Es lo que se repite en la antífona del salmo: “¡Qué dulce al paladar tu promesa, Señor! De alguna manera, con esta repetición, se nos viene a mostrar los efectos de la acogida de la Palabra y lo necesario que es recordarla. Es más dulce que la miel de un panal que destila. La permanente eficacia de la palabra acogida, transforma la amargura en gozo, la dureza en ternura y la acritud en dulzura. Un cambio imprescindible para el ser humano y para una sociedad que se ha olvidado de la ternura y ha perdido los valores esenciales que la humanizan
¿Quién es el mayor en el reino de los cielos?
Una vieja inquietud para el ser humano: ¿quién es el más importante? Una cultura de la competitividad, muchas veces desleal, que nos arrastra a pisotear la dignidad de las personas, enfrentando unas a otras con tal de conseguir poder y dominio. Estar por encima de los demás y ser quien dispone cómo tienen que ser las cosas y de qué manera se han de llevar a cabo.
Jesús coloca a un niño en medio de ellos. Es más elocuente la figura del niño y adquiere un sentido mayor, cuando la Palabra llena de mayor contenido el signo.
Jesús les dice: “En verdad os digo que, si no os convertís y os hacéis como niños, no entraréis en el reino de los cielos.” Dos cosas destaca: convertirse, es decir cambiar de mentalidad, que es por donde empieza la conversión; hacerse como niños, es decir, sencillez, humildad y deseo de aprender, que es lo que caracteriza al niño. En el niño no hay doblez, todo es más simple. Hay humildad, no se pone por encima de los otros. Te sorprenden cuando ves cómo se solidarizan compartiendo lo que podría ser el logro de uno. Un extraordinario deseo de saber. Jesús en otro lugar afirma: todo el que escucha al Padre y aprende, viene a mí.

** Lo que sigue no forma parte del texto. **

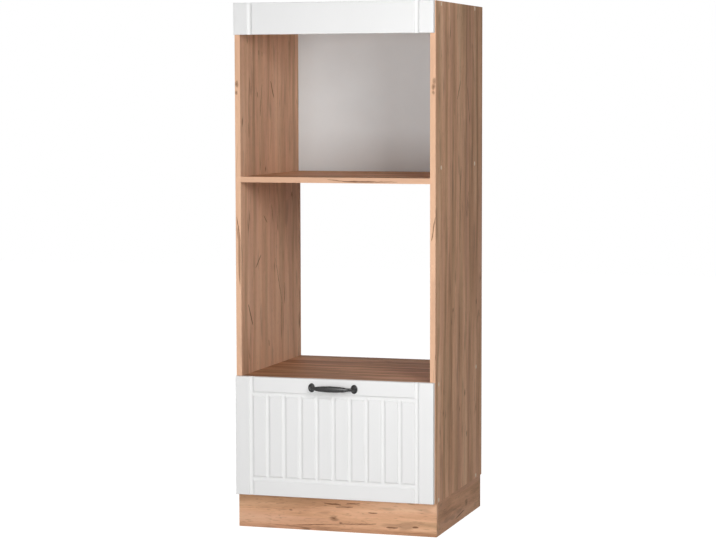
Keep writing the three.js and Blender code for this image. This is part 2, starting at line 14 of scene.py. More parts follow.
import bpy
import numpy as np
from mathutils import Matrix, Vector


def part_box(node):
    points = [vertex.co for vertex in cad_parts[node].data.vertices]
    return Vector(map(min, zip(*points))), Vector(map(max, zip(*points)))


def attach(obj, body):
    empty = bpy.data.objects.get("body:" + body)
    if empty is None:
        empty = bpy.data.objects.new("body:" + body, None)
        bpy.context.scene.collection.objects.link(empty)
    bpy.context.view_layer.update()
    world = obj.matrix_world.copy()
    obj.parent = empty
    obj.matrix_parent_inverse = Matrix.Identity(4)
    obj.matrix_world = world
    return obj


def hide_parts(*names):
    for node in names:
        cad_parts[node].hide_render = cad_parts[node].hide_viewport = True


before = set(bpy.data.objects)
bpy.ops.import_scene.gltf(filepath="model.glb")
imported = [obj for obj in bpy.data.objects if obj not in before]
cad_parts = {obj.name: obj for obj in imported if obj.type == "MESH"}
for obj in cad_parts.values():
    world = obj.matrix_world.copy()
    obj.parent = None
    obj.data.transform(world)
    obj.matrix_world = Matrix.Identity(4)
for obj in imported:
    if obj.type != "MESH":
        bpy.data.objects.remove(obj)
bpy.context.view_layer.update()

# %% [markdown]
# The drawings of a cabinet maker count in millimetres from the front of the carcass, from the
# middle of its width and from the floor. We keep that habit: every place below is written in
# those numbers and one function turns it into metres in the frame of the pack. A second one goes
# the other way and tells where a solid stands, so that sizes are read from the pack, not retyped.

# %% Millimetres of the drawing into metres of the frame
MM = 0.001
AXES = "XYZ"
CARCASS_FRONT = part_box("side_panel_right")[0].y


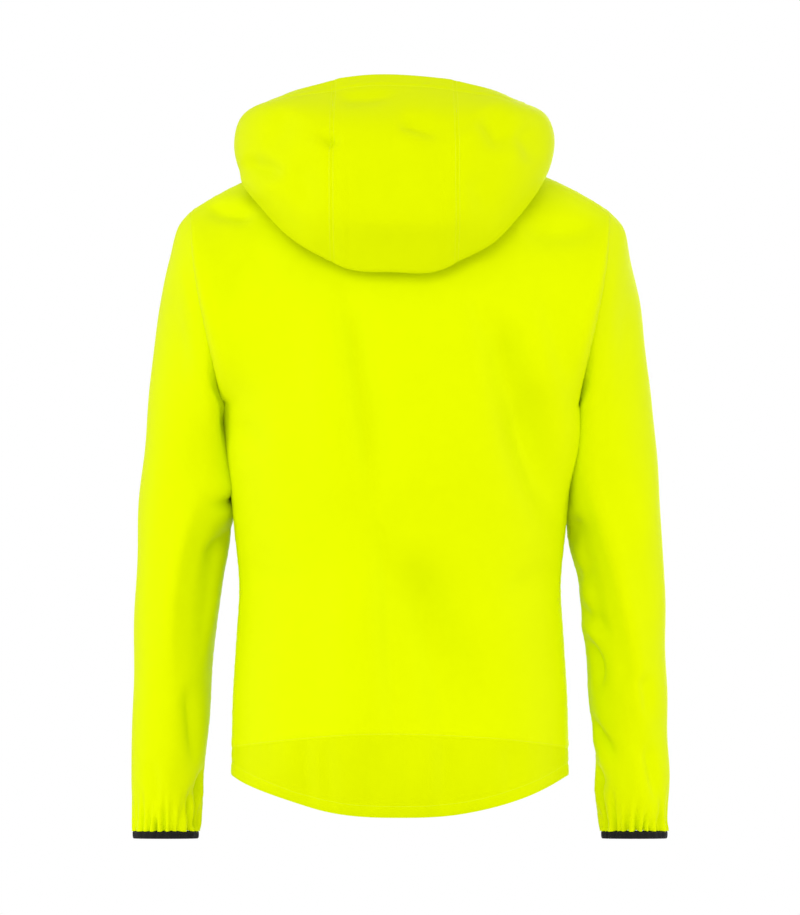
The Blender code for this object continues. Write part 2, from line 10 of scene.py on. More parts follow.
import bpy
import numpy as np
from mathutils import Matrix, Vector


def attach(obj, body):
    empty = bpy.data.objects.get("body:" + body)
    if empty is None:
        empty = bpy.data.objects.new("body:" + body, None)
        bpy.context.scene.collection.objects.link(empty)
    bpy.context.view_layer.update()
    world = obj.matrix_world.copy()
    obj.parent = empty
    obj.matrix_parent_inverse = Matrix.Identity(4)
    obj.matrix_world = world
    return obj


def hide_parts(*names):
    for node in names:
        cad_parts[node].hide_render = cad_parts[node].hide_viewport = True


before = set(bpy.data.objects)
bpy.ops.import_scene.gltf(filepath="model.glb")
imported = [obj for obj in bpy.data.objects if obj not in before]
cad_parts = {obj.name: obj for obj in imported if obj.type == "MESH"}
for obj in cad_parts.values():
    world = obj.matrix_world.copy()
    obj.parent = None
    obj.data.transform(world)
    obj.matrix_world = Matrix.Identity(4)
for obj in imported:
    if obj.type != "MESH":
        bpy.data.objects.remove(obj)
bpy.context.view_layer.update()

# Body's cut, as in the frame's solids
NECK_HALF_WIDTH = 0.077
NECK_SIDE_Z, NECK_BACK_Z, NECK_FRONT_Z = -0.002, -0.024, -0.066
SHOULDER_X = 0.2226
SHOULDER_FALL, SHOULDER_ROLL, RIDGE_ROUND = 0.0465, 0.017, 0.050
ARMPIT_X, ARMPIT_Z = 0.190, -0.268
ARMHOLE_BACK, ARMHOLE_FRONT = 0.070, 0.065
ARMHOLE_SIDE_POWER = 1.2
SECTION_POWER, SECTION_ROOT = 2.4, 1.9
RISE_POWER, RISE_ROOT = 2.2, 1.8
BOW_POWER, BOW_SPREAD = 6, 3
HEM_SIDE_Z, HEM_TAIL_DROP, HEM_TAIL_POWER = -0.6625, 0.0435, 2.6
HEM_FRONT_Z = -0.655
BAND_SIDE_Z, BAND_CENTRE_Z = -0.634, -0.620
ZIP_EDGE = 0.0034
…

Lo que tiene que estar en el horizonte del bautizado y de la comunidad de creyentes no puede ser otra cosa que lo que el mismo Jesús señala: “Suponed que un hombre tiene cien ovejas: si una se le pierde, ¿no deja las noventa y nueve en los montes y va en busca de la perdida?” Con ello hace un planteamiento nuevo. El interés no está en ver quién es más que el otro. Quién es el primero. Lo significativo es mirar para cuidar y en el caso de descubrir la ausencia de alguien, procurar buscarlo y recogerlo a la comunión.
La voluntad del Padre no es otra que la salvación de todos. Se hará alusión a los pequeños, a, los que no cuentan para una sociedad de tendencia excluyente, reconociendo que ellos son importantes. Para Dios todos cuentan y nadie puede ser dejado de lado y excluido.
¿Qué lugar concedo a la Palabra en mi vida?
¿Escrutarla llena de sentido mi propia vida y me encamina a llevarla a los otros?